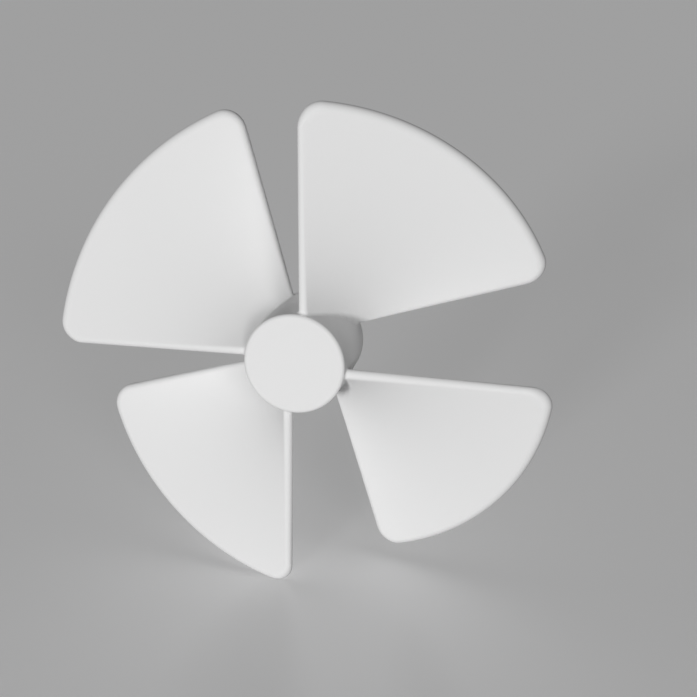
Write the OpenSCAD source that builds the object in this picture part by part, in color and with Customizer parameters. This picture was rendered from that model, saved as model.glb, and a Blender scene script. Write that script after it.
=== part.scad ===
/*
Engine cooling fan, moulded in one piece: a closed hub with wide twisted blades.
Y is the shaft axis. The closed face of the hub looks along -Y, Z points up,
and the origin lies on the axis at the middle of the hub.
*/

/* [Fan] */
// Diameter over the blade tips
tip_d = 300; // [290:1:310]
// Number of blades around the hub
blade_count = 4; // [3:1:4]

/* [Hub] */
// Outside diameter of the hub
hub_d = 61.2; // [60.4:0.2:66]
// Length of the hub along the shaft axis
hub_len = 56.8; // [56:0.2:64]
// Rounding between the closed face and the side
face_round = 2.4; // [1.6:0.2:3]
// Rounding on both sides of the open rear rim
rim_round = 1.2; // [0.6:0.2:1.4]
// Thickness of the side wall and of the closed face
hub_wall = 3.2; // [3:0.2:4]
// Fillet where wall and boss meet the inside of the closed face
floor_fillet = 1.5; // [1:0.5:2.5]

/* [Shaft seat] */
// Diameter of the shaft bore
bore_d = 8; // [6:0.5:10]
// Depth of the shaft bore
bore_len = 32; // [26:1:36]
// Lead-in chamfer at the mouth of the bore
bore_lead = 0.8; // [0.4:0.1:1.2]
// Outside diameter of the boss around the bore
boss_d = 20; // [18:0.5:24]
// Rounding around the face of the boss
boss_round = 0.6; // [0.3:0.1:0.8]
// Distance from the rear rim down to the face of the boss
boss_inset = 8.4; // [7:0.2:12]
// Number of ribs between boss and wall
rib_count = 8; // [4:1:10]
// Thickness of a rib
rib_t = 2.4; // [1.8:0.2:3]
// Distance from the face of the boss down to the top of the ribs
rib_inset = 4; // [2:0.5:8]

/* [Blades] */
// Thickness of a blade, whose edges are fully rounded
blade_t = 6.4; // [5.8:0.2:6.8]
// Direction of the leading edge, seen from the front
lead_dir = 90; // [86:1:91]
// Distance of the leading edge's centre line from the shaft axis
lead_offset = 5.1; // [4:0.1:6]
// Direction of the trailing edge, seen from the front
trail_dir = 17; // [16:0.5:21]
// Distance of the trailing edge's centre line from the shaft axis
trail_offset = 6.5; // [5:0.1:7.5]
// Distance between the edges along the shaft axis, at the hub
root_depth = 44; // [38:0.5:44]
// Distance between the edges along the shaft axis, at the tip
tip_depth = 51.2; // [44:0.2:52]
// Radius of the two outer corners of a blade
corner_r = 15; // [10:0.5:20]
// Fillet between a blade and the hub
root_fillet = 1.6; // [1:0.2:1.8]

/* [Hidden] */

// Segments of a full circle: on the hub, in the bore and in small roundings.
hub_segments = 64;
bore_segments = 48;
round_segments = 20;

tip_r = tip_d / 2;
hub_r = hub_d / 2;
well_r = hub_r - hub_wall;
boss_r = boss_d / 2;
front_y = -hub_len / 2;
rear_y = hub_len / 2;
floor_y = front_y + hub_wall;
boss_y = rear_y - boss_inset;
rib_y = boss_y - rib_inset;
bore_end_y = boss_y - bore_len;
overlap = 0.5;

half_t = blade_t / 2;
// The blade grows out of the middle of the side wall.
anchor_r = hub_r - hub_wall / 2;
// Centre line of the corner rounding, half a thickness inside the outline.
bend_r = corner_r - half_t;
bend_start = tip_r - half_t - bend_r;
fillet_end = hub_r + root_fillet;

// Steps of the blade skin: along its chord, around an edge, and outwards.
chord_steps = 18;
edge_steps = 4;
fillet_steps = 3;
span_steps = 6;
bend_steps = 5;
tip_steps = 4;
span_crowding = 1.4;
last_tip_angle = 86;

// Radii at which the blade is sectioned, from the hub wall to the tip.
section_radii = concat(
    [anchor_r],
    [for (i = [1 : fillet_steps])
        hub_r + root_fillet * (1 - cos(90 * i / fillet_steps))],
    [for (i = [1 : span_steps])
        fillet_end + (bend_start - fillet_end) * pow(i / span_steps, span_crowding)],
    [for (i = [1 : bend_steps])
        bend_start + bend_r * sin(90 * i / bend_steps)],
    [for (i = [1 : tip_steps])
        tip_r - half_t + half_t * sin(last_tip_angle * i / tip_steps)]
);

// Angles at which the two edge lines cross the cylinder of radius r.
function lead_angle(r) = lead_dir - asin(lead_offset / r);
function trail_angle(r) = trail_dir + asin(trail_offset / r);
function mid_angle(r) = (lead_angle(r) + trail_angle(r)) / 2;

// Half sizes of the section on that cylinder: around it, along the axis, and both.
function half_arc(r) = r * (lead_angle(r) - trail_angle(r)) / 2 * PI / 180;
function half_depth(r) =
    (root_depth + (tip_depth - root_depth) * (r - hub_r) / (tip_r - hub_r)) / 2;
function half_chord(r) = norm([half_arc(r), half_depth(r)]);

// Extra skin that the root fillet adds at radius r.
function flare(r) =
    let (reach = max(0, fillet_end - max(r, hub_r)))
    root_fillet - sqrt(max(0, root_fillet * root_fillet - reach * reach));

// The edge rounding starts at 0 degrees, and later within the tip rounding.
function start_angle(r) = asin(max(0, (r - tip_r + half_t) / half_t));
function edge_angle(r, j) = start_angle(r) + (90 - start_angle(r)) * j / edge_steps;

// How far the edge draws in around an outer corner, at a distance out from
// the centre line of the rounding.
function draw_in(r, out) =
    r > bend_start
    ? bend_r - sqrt(max(0, pow(bend_r + out, 2) - pow(r - bend_start, 2)))
    : -out;

// Point j of the edge rounding: distance from mid-chord, height over the mid-surface.
function edge_point(r, j) =
    let (skin = half_t + flare(r), a = edge_angle(r, j))
    [half_chord(r) - draw_in(r, skin * sin(a)), skin * cos(a)];

// One side of a section, from mid-surface to mid-surface without the two end points.
function section_side(r) =
    let (corner = edge_point(r, 0))
    concat(
        [for (j = [edge_steps - 1 : -1 : 1])
            [-edge_point(r, j)[0], edge_point(r, j)[1]]],
        [for (i = [0 : chord_steps])
            [corner[0] * (2 * i / chord_steps - 1), corner[1]]],
        [for (j = [1 : edge_steps - 1])
            edge_point(r, j)]
    );

// Closed outline of a section: each end point is followed by one side.
function section_outline(r) =
    let (side = section_side(r), edge = edge_point(r, edge_steps)[0])
    concat([[-edge, 0]], side, [[edge, 0]], -side);

// A point of the flat section laid back on the cylinder of radius r.
function wrap(p, r) =
    let (
        around = (p[0] * half_arc(r) + p[1] * half_depth(r)) / half_chord(r),
        along = (p[1] * half_arc(r) - p[0] * half_depth(r)) / half_chord(r),
        angle = mid_angle(r) + around / r * 180 / PI
    )
    [r * cos(angle), along, r * sin(angle)];

// Triangle strips across the thickness that close one end of the skin.
function end_strips(first, size) =
    [for (m = [0 : size / 2 - 1])
        let (
            a = first + m,
            b = first + m + 1,
            c = first + (size - m) % size,
            d = first + size - m - 1
        )
        each concat(m > 0 ? [[a, d, c]] : [], m < size / 2 - 1 ? [[a, b, d]] : [])];

function reversed(faces) = [for (f = faces) [f[2], f[1], f[0]]];

module blade() {
    size = 2 * (chord_steps + 2 * edge_steps);
    last = len(section_radii) - 1;
    skin_faces =
        [for (i = [0 : last - 1])
            for (j = [0 : size - 1])
                let (a = i * size + j, b = i * size + (j + 1) % size)
                each [[a, b + size, b], [a, a + size, b + size]]];
    polyhedron(
        points = [for (r = section_radii) for (p = section_outline(r)) wrap(p, r)],
        faces = concat(
            skin_faces,
            end_strips(0, size),
            reversed(end_strips(last * size, size))
        ),
        convexity = 4
    );
}

module blade_ring() {
    for (k = [0 : blade_count - 1])
        rotate([0, -k * 360 / blade_count, 0])
            blade();
}

// Fillet in an inside corner of the profile; side is 1 or -1 along the radius.
module floor_corner(x, side) {
    mirrored = side < 0 ? 1 : 0;
    translate([x, floor_y])
        mirror([mirrored, 0])
            difference() {
                translate([-overlap, -overlap])
                    square(floor_fillet + overlap);
                translate([floor_fillet, floor_fillet])
                    circle(r = floor_fillet, $fn = round_segments);
            }
}

// Half section of the hub: closed face, side wall with rounded rim, and boss.
module hub_profile() {
    translate([0, front_y])
        square([hub_r - face_round, hub_wall]);
    translate([hub_r - face_round, front_y + face_round])
        circle(r = face_round, $fn = round_segments);
    translate([well_r, front_y + face_round])
        square([hub_wall, hub_len - face_round - rim_round]);
    for (x = [well_r + rim_round, hub_r - rim_round])
        translate([x, rear_y - rim_round])
            circle(r = rim_round, $fn = round_segments);
    translate([well_r + rim_round, rear_y - 2 * rim_round])
        square([hub_wall - 2 * rim_round, 2 * rim_round]);
    translate([0, front_y])
        square([boss_r, boss_y - boss_round - front_y]);
    translate([0, front_y])
        square([boss_r - boss_round, boss_y - front_y]);
    translate([boss_r - boss_round, boss_y - boss_round])
        circle(r = boss_round, $fn = round_segments);
    floor_corner(boss_r, 1);
    floor_corner(well_r, -1);
}

module ribs() {
    for (k = [0 : rib_count - 1])
        rotate([0, k * 360 / rib_count, 0])
            translate([boss_r - overlap, floor_y - overlap, -rib_t / 2])
                cube([well_r - boss_r + 2 * overlap, rib_y - floor_y + overlap, rib_t]);
}

module shaft_bore() {
    translate([0, bore_end_y, 0])
        rotate([-90, 0, 0])
            cylinder(d = bore_d, h = bore_len + overlap, $fn = bore_segments);
    translate([0, boss_y - bore_lead, 0])
        rotate([-90, 0, 0])
            cylinder(
                d1 = bore_d,
                d2 = bore_d + 2 * (bore_lead + overlap),
                h = bore_lead + overlap,
                $fn = bore_segments
            );
}

module fan() {
    color("whitesmoke")
        difference() {
            union() {
                rotate([-90, 0, 0])
                    rotate_extrude($fn = hub_segments)
                        hub_profile();
                ribs();
                blade_ring();
            }
            shaft_bore();
        }
}

fan();
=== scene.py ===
import math

import bmesh
import bpy
from mathutils import Matrix, Vector


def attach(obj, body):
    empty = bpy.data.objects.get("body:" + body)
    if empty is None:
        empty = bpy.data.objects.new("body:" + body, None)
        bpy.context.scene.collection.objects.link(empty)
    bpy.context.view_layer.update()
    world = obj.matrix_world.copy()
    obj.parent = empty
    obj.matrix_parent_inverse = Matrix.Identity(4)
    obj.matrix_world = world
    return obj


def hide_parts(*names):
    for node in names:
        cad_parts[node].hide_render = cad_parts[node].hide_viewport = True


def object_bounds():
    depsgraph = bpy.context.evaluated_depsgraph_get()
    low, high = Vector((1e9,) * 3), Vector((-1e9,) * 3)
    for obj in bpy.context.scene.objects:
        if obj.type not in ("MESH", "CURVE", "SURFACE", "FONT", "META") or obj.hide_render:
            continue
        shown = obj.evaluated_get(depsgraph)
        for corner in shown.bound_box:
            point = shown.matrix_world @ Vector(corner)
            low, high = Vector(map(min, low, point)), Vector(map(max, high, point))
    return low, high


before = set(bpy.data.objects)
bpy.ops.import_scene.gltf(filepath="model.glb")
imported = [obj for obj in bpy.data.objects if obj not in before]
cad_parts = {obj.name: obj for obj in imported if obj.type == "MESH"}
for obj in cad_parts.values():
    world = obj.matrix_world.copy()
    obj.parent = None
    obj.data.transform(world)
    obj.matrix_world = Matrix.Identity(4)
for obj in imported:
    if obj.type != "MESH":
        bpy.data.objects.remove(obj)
cad_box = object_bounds()

# ---------------------------------------------------------------- sizes in mm, as in the solids
MM = 0.001
BLADES = 4
# The tip and its depth are a hair smaller than in the solids, whose skin is coarser, so that
# this one stays inside their box.
TIP_R = 149.9
TIP_DEPTH = 51.19
ROOT_DEPTH = 44.0
BLADE_T = 6.4
LEAD_DIR = 90.0
LEAD_OFFSET = 5.1
TRAIL_DIR = 17.0
TRAIL_OFFSET = 6.5
CORNER_R = 15.0
ROOT_FILLET = 1.6
HUB_R = 30.6
HUB_LEN = 56.8
HUB_WALL = 3.2
FACE_ROUND = 2.4
RIM_ROUND = 1.2
FLOOR_FILLET = 1.5
BORE_R = 4.0
BORE_LEN = 32.0
BORE_LEAD = 0.8
BOSS_R = 10.0
BOSS_ROUND = 0.6
BOSS_INSET = 8.4
RIBS = 8
RIB_T = 2.4
RIB_INSET = 4.0

# The photograph shows a wider rounding on the front of the trailing edge and of the tip than
# half the thickness. Behind it the rounding reaches as far in from the edge, and is only as
# high as the thickness leaves it.
WIDE_ROUND = 5.2
REST_ROUND = BLADE_T - WIDE_ROUND
# Rounding along the top edges of a rib, and how far a rib runs into what it stands on.
RIB_ROUND = 0.5
RIB_OVERLAP = 0.5

WELL_R = HUB_R - HUB_WALL
FRONT_Y = -HUB_LEN / 2
REAR_Y = HUB_LEN / 2
FLOOR_Y = FRONT_Y + HUB_WALL
BOSS_Y = REAR_Y - BOSS_INSET
BORE_END_Y = BOSS_Y - BORE_LEN
RIB_Y = BOSS_Y - RIB_INSET
HALF_T = BLADE_T / 2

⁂

*Work to do*.
Retype only the lines running from the line with "Vector(map(max, high, point))" to the end of the listing, including both of those lines.

*Answer*.
            low, high = Vector(map(min, low, point)), Vector(map(max, high, point))
    return low, high


before = set(bpy.data.objects)
bpy.ops.import_scene.gltf(filepath="model.glb")
imported = [obj for obj in bpy.data.objects if obj not in before]
cad_parts = {obj.name: obj for obj in imported if obj.type == "MESH"}
for obj in cad_parts.values():
    world = obj.matrix_world.copy()
    obj.parent = None
    obj.data.transform(world)
    obj.matrix_world = Matrix.Identity(4)
for obj in imported:
    if obj.type != "MESH":
        bpy.data.objects.remove(obj)
cad_box = object_bounds()

# ---------------------------------------------------------------- sizes in mm, as in the solids
MM = 0.001
BLADES = 4
# The tip and its depth are a hair smaller than in the solids, whose skin is coarser, so that
# this one stays inside their box.
TIP_R = 149.9
TIP_DEPTH = 51.19
ROOT_DEPTH = 44.0
BLADE_T = 6.4
LEAD_DIR = 90.0
LEAD_OFFSET = 5.1
TRAIL_DIR = 17.0
TRAIL_OFFSET = 6.5
CORNER_R = 15.0
ROOT_FILLET = 1.6
HUB_R = 30.6
HUB_LEN = 56.8
HUB_WALL = 3.2
FACE_ROUND = 2.4
RIM_ROUND = 1.2
FLOOR_FILLET = 1.5
BORE_R = 4.0
BORE_LEN = 32.0
BORE_LEAD = 0.8
BOSS_R = 10.0
BOSS_ROUND = 0.6
BOSS_INSET = 8.4
RIBS = 8
RIB_T = 2.4
RIB_INSET = 4.0

# The photograph shows a wider rounding on the front of the trailing edge and of the tip than
# half the thickness. Behind it the rounding reaches as far in from the edge, and is only as
# high as the thickness leaves it.
WIDE_ROUND = 5.2
REST_ROUND = BLADE_T - WIDE_ROUND
# Rounding along the top edges of a rib, and how far a rib runs into what it stands on.
RIB_ROUND = 0.5
RIB_OVERLAP = 0.5

WELL_R = HUB_R - HUB_WALL
FRONT_Y = -HUB_LEN / 2
REAR_Y = HUB_LEN / 2
FLOOR_Y = FRONT_Y + HUB_WALL
BOSS_Y = REAR_Y - BOSS_INSET
BORE_END_Y = BOSS_Y - BORE_LEN
RIB_Y = BOSS_Y - RIB_INSET
HALF_T = BLADE_T / 2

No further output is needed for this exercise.